(WORK TO COMPLETE)
Exactly the lines from the one that contains "for build in" to the one that contains "in imported if", both lines included, should be copied, and no others.

= = = =

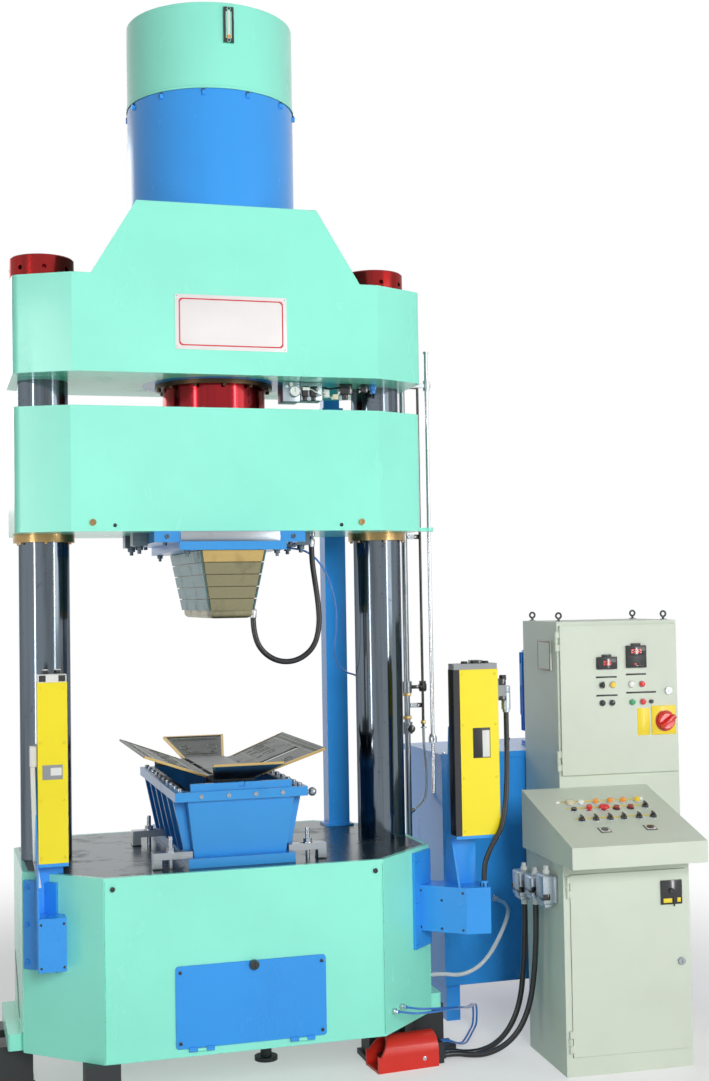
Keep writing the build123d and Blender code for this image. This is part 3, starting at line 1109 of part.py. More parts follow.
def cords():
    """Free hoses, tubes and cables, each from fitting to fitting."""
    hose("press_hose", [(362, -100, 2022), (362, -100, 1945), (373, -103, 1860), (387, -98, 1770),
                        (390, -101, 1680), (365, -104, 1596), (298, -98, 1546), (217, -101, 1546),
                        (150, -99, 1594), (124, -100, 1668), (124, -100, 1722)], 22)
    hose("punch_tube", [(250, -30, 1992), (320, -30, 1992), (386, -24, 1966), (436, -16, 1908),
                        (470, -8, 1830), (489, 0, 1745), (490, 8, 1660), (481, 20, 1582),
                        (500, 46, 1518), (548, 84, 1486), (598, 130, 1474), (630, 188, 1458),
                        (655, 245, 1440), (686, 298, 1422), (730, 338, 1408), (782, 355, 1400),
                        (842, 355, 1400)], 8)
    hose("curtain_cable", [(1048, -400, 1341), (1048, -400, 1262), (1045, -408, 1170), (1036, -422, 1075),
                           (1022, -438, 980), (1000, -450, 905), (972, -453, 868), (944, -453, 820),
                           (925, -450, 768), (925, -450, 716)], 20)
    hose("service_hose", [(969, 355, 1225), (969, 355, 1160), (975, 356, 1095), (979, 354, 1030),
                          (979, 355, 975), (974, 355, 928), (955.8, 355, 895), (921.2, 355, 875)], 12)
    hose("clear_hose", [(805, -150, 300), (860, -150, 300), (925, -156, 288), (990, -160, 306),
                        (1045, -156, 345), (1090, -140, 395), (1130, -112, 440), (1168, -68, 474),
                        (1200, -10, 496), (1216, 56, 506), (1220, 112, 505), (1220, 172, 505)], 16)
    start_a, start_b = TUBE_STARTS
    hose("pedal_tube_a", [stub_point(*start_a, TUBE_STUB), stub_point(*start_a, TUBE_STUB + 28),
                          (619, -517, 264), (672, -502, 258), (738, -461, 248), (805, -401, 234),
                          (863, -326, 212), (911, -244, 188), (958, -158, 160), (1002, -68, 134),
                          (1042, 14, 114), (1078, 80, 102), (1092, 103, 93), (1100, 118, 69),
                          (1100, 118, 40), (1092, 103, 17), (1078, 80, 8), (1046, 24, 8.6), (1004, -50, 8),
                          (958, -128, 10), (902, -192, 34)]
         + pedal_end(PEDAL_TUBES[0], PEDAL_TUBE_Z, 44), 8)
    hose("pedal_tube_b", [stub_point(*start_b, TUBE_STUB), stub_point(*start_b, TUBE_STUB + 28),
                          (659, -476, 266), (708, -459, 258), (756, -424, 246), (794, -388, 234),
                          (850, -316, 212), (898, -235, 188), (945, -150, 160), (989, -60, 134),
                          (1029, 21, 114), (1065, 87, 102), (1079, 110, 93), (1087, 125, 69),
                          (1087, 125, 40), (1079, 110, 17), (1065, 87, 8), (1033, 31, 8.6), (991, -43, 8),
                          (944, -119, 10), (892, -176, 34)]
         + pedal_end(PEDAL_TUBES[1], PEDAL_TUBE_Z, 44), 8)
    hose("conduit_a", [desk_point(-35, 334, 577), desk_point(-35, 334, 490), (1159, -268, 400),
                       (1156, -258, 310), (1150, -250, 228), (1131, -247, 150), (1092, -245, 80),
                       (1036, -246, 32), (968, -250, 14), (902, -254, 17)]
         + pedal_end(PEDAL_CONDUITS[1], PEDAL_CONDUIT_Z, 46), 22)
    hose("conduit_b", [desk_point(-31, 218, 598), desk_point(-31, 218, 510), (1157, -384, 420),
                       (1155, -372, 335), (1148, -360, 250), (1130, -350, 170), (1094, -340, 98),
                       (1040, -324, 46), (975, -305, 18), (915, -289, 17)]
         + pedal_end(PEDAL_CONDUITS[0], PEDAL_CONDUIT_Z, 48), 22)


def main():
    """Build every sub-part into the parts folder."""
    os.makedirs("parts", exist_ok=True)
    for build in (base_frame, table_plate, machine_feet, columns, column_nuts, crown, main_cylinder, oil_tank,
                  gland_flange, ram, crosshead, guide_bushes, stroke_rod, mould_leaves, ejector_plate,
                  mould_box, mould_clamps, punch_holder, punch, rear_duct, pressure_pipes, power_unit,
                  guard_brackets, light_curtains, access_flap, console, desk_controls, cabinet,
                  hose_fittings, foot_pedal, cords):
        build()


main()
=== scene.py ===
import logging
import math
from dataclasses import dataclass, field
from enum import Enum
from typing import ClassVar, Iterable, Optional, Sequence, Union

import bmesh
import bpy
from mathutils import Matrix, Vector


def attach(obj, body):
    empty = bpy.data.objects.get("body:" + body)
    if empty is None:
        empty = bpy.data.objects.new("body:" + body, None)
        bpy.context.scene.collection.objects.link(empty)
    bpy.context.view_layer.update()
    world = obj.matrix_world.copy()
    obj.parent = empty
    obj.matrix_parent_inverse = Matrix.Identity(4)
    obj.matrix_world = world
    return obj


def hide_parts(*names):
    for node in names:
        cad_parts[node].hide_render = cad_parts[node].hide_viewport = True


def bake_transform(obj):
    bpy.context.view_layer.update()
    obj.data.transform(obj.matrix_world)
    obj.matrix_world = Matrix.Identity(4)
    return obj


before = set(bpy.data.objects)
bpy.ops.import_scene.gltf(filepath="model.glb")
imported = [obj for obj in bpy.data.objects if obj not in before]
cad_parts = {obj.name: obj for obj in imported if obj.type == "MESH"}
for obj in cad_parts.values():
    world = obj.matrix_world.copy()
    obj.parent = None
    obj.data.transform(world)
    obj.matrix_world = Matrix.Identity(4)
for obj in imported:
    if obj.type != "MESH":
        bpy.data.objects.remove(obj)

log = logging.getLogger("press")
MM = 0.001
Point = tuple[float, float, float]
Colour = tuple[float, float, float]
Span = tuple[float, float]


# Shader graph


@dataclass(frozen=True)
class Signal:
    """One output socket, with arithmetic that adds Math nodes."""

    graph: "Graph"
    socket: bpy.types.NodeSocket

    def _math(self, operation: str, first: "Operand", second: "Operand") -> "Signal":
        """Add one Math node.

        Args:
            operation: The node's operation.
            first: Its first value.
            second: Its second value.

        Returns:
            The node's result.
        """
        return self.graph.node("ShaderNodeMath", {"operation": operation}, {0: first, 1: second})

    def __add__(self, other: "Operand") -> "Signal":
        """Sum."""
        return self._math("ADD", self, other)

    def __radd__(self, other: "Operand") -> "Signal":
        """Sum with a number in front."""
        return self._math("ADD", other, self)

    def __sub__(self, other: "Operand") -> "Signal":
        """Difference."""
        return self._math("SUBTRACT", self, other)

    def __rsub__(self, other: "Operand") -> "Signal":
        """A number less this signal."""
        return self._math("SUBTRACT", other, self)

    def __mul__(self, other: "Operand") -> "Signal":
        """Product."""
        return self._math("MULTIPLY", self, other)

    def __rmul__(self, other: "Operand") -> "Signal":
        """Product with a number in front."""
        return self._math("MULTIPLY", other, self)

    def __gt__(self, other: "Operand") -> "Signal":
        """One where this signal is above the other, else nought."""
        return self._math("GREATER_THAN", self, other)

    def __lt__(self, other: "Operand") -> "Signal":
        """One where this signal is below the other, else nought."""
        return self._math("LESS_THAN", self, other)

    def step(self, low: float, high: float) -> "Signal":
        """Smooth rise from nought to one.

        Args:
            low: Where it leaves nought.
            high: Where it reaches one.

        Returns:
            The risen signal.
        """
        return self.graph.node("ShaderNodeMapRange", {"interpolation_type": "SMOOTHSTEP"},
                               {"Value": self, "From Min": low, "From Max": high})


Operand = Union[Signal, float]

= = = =

(EXERCISE ANSWER)
    for build in (base_frame, table_plate, machine_feet, columns, column_nuts, crown, main_cylinder, oil_tank,
                  gland_flange, ram, crosshead, guide_bushes, stroke_rod, mould_leaves, ejector_plate,
                  mould_box, mould_clamps, punch_holder, punch, rear_duct, pressure_pipes, power_unit,
                  guard_brackets, light_curtains, access_flap, console, desk_controls, cabinet,
                  hose_fittings, foot_pedal, cords):
        build()


main()
=== scene.py ===
import logging
import math
from dataclasses import dataclass, field
from enum import Enum
from typing import ClassVar, Iterable, Optional, Sequence, Union

import bmesh
import bpy
from mathutils import Matrix, Vector


def attach(obj, body):
    empty = bpy.data.objects.get("body:" + body)
    if empty is None:
        empty = bpy.data.objects.new("body:" + body, None)
        bpy.context.scene.collection.objects.link(empty)
    bpy.context.view_layer.update()
    world = obj.matrix_world.copy()
    obj.parent = empty
    obj.matrix_parent_inverse = Matrix.Identity(4)
    obj.matrix_world = world
    return obj


def hide_parts(*names):
    for node in names:
        cad_parts[node].hide_render = cad_parts[node].hide_viewport = True


def bake_transform(obj):
    bpy.context.view_layer.update()
    obj.data.transform(obj.matrix_world)
    obj.matrix_world = Matrix.Identity(4)
    return obj


before = set(bpy.data.objects)
bpy.ops.import_scene.gltf(filepath="model.glb")
imported = [obj for obj in bpy.data.objects if obj not in before]
cad_parts = {obj.name: obj for obj in imported if obj.type == "MESH"}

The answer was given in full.